CCA creates an entirely different structure by enabling competitive sourcing across the software lifecycle. Deploy 1,000 aircraft with competitively sourced autonomy software, and the lifecycle numbers accumulate: updates tested against peer-threat scenarios, integration across mission sets, certification for operational deployment, perhaps $500,000 to $1 million per aircraft per year. Over a 30-year fleet life, that is a $15 billion to $30 billion addressable market in combat AI software.

Six companies hold contracts for it right now. And competition has a structural effect beyond price: no single vendor controls the kill chain. If one company's autonomy stack underperforms or overcharges, re-competition proceeds without redesigning the airframe, a sentence that has never been true of any U.S. combat aircraft in history.

What China Sees

Beijing's People's Liberation Army Air Force operates 2,410 combat aircraft including more than 500 J-20 stealth fighters. Satellite imagery analyzed by Mitchell Institute senior fellow J. Michael Dahm shows that Chengdu's J-20 plant added 3 million square feet of manufacturing space since 2021 and now runs five active production lines churning out an estimated 100 to 120 J-20s annually, a figure the Royal United Services Institute corroborated at 120 for 2025, while Shenyang simultaneously ramps J-35A production with 54-plus airframes already in service.

American fighter production, constrained by Lockheed Martin's single F-35 assembly line in Fort Worth, cannot match that pace at roughly 48 F-35A deliveries per year to the Air Force, while China's combined fighter output capacity reaches 300 to 400 units annually.

CCAs change that calculus by opening a production line that does not compete for pilot slots, does not require ejection seats or life-support systems, does not demand $34,000-to-$42,000-per-flight-hour sustainment infrastructure, and can be manufactured by companies like Anduril that were founded after the iPhone launched. Air Force Secretary Troy Meink framed Increment 2 CCAs at "maybe half" of Increment 1's $30 million target, roughly $15 million per copy, a price at which industry officials say the aircraft resembles a reusable cruise missile more than a traditional fighter. A Tomahawk costs $2.1 million and is single-use. A $15 million CCA flying 50 sorties before attrition runs an effective per-mission cost of $300,000, and unlike the Tomahawk, it comes back.

Limitations

CCA operating costs are estimates extrapolated from F-16 per-flight-hour data ($8,000 to $10,000) because no CCA has entered sustained service, and actual O&S could run higher if autonomy software maintenance proves more demanding than projected or if novel-component supply chains lack the maturity of fourth-generation fighter parts networks refined over four decades. A 3:1 combat equivalence ratio assumes CCAs perform missions that would otherwise require manned aircraft, and that assumption depends on autonomy software maturity unproven in contested electromagnetic environments.
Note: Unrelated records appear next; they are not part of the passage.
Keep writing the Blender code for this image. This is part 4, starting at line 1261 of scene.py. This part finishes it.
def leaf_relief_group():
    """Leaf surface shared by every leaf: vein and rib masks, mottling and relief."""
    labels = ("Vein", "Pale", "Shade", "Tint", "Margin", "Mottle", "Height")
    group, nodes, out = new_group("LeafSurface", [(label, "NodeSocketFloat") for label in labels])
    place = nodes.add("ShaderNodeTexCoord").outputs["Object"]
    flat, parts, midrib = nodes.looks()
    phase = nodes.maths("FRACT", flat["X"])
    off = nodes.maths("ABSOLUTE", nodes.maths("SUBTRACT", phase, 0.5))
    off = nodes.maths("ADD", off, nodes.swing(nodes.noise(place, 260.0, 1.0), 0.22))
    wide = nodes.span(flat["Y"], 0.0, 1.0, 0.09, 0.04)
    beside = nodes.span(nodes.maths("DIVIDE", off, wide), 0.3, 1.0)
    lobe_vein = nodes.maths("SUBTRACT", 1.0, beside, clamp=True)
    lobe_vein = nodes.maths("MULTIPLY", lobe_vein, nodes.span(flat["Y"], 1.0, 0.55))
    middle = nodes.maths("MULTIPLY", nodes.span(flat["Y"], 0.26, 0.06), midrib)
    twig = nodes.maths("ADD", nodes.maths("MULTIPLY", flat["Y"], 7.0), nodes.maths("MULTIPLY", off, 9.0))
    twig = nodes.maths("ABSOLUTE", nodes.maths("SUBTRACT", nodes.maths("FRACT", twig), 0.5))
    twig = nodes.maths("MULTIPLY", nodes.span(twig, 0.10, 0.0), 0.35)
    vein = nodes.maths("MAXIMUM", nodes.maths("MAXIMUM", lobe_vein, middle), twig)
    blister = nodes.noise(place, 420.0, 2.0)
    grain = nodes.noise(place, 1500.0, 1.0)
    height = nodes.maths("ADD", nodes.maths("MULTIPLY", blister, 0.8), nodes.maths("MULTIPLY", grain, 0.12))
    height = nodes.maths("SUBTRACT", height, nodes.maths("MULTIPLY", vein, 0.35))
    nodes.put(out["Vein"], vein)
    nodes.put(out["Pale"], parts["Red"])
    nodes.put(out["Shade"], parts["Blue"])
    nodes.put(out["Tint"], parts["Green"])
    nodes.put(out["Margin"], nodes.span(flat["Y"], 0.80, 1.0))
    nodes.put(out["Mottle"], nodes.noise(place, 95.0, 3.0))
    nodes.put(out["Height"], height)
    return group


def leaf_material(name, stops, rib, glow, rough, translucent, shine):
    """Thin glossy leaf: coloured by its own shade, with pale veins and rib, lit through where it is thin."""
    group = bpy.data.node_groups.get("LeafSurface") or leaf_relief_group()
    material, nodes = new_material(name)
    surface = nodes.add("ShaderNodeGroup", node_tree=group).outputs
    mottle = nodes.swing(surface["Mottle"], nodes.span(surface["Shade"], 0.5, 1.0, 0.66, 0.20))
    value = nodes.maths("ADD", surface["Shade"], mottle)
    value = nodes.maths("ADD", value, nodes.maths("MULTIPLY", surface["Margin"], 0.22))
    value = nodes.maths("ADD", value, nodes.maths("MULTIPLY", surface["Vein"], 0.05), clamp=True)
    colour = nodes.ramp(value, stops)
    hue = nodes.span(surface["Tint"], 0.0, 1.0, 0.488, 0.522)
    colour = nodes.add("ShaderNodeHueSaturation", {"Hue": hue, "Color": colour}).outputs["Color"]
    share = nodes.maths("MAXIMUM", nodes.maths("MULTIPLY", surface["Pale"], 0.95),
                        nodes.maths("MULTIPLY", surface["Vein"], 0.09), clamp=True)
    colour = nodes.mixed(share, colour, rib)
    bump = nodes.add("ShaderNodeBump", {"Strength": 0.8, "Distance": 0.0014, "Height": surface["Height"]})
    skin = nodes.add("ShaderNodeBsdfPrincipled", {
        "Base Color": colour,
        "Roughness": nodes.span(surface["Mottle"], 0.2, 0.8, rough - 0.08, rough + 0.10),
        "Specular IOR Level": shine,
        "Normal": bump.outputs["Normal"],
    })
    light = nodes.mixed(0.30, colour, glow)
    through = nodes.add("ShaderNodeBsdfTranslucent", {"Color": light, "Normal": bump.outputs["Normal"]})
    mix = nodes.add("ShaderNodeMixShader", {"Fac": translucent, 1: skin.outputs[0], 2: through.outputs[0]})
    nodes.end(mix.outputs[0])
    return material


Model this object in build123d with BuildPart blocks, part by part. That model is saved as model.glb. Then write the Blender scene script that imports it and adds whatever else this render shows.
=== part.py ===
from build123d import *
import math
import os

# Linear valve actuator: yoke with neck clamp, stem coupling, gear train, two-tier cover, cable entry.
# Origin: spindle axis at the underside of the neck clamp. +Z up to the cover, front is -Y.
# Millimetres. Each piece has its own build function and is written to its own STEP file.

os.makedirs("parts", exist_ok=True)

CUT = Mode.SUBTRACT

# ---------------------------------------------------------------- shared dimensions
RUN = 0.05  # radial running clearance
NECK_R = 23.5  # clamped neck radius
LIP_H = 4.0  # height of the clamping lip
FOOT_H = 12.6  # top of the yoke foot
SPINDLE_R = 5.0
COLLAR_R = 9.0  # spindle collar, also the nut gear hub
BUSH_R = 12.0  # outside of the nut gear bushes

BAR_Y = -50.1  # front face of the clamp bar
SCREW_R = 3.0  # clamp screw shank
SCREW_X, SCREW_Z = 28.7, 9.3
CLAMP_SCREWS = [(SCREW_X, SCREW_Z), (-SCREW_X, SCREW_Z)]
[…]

Blended unit cost of $25 million assumes Increment 2 hits its $15 million target. Nine vendors hold concept-refinement contracts for Increment 2 today, but airframe selection, autonomy integration, and production decisions remain at least a year away. Defense procurement has a stubborn habit of growing costs between concept slides and metal.

China figures rely on publicly available estimates inherently tinged with uncertainty. Wikipedia lists 500-plus J-20s in service, which is higher than some institutional counts. Confirmed production reached 300 airframes by September 2025, and extrapolating to 500-plus by mid-2026 requires assuming the 100-plus annual rate held steady through a period for which open-source confirmation remains thin.

Against

Cost is not the serious objection here; autonomy readiness is, and it remains the single largest technical risk in the entire program.

Semi-autonomous flight in benign airspace is a tractable engineering problem that multiple companies have already demonstrated. Semi-autonomous combat over the Taiwan Strait, in a GPS-denied, electronically jammed environment where every assumption about communications, navigation, and sensor availability may fail simultaneously, is a problem of a fundamentally different order, one that no CCA vendor has demonstrated in anything approaching a peer-threat test, and the history of military autonomy from the Navy's UCAS-D to the Army's Future Combat Systems is a graveyard of programs that worked beautifully in permissive conditions and collapsed under stress.

Air Force wargames favor "larger numbers of lower-cost CCAs" for a Pacific fight, but wargames assume the software works. If autonomy fails in combat, 1,000 CCAs become 1,000 expensive debris fields drifting toward the seafloor, and competitive sourcing means vendors can be swapped but does not mean the fundamental problem of contested autonomy is solved.

What You Can Do

If you work in defense: six vendors hold CCA autonomy contracts today, more increments are coming, and what matters for entry is stack performance, not airframe manufacturing capability. For AI practitioners outside defense: this "software sold separately" model is the first large-scale, government-funded example of decoupling autonomous decision-making software from the physical platform it controls, and the structural logic of competitive sourcing for the intelligence layer while commoditizing the hardware applies equally to robotics, autonomous vehicles, and industrial automation.

For voters: your representatives set a fighter floor of 1,145 in 2017. It has been breached, and the temporary waiver that papered over the shortfall has expired. Rather than fill the gap, the Air Force is asking Congress to redefine the metric entirely, and CCAs remain the fastest funded path to closing the shortfall. Whether the 1,000-unit vision gets sustained procurement dollars or dies in markup depends on the FY2027 defense authorization now working its way through committee.

Bottom Line

A fighter gap that would cost $52 billion to close with F-35s and take nearly a decade, assuming the pilot pipeline cooperates, which it will not, now has a $31 billion alternative that fills the shortfall years faster by removing pilots from the equation entirely. For the first time in military aviation history, the autonomy software making these aircraft lethal is competitively sourced across six vendors, opening a $15 billion to $30 billion combat AI market that did not exist a week ago. Production contracts are signed, airframes are entering manufacturing lines at both companies, and the autonomy software vendors are already building their competing stacks. What remains unknown, and what will ultimately decide whether this is a revolution or a procurement footnote, is whether the software will be ready when the hardware is.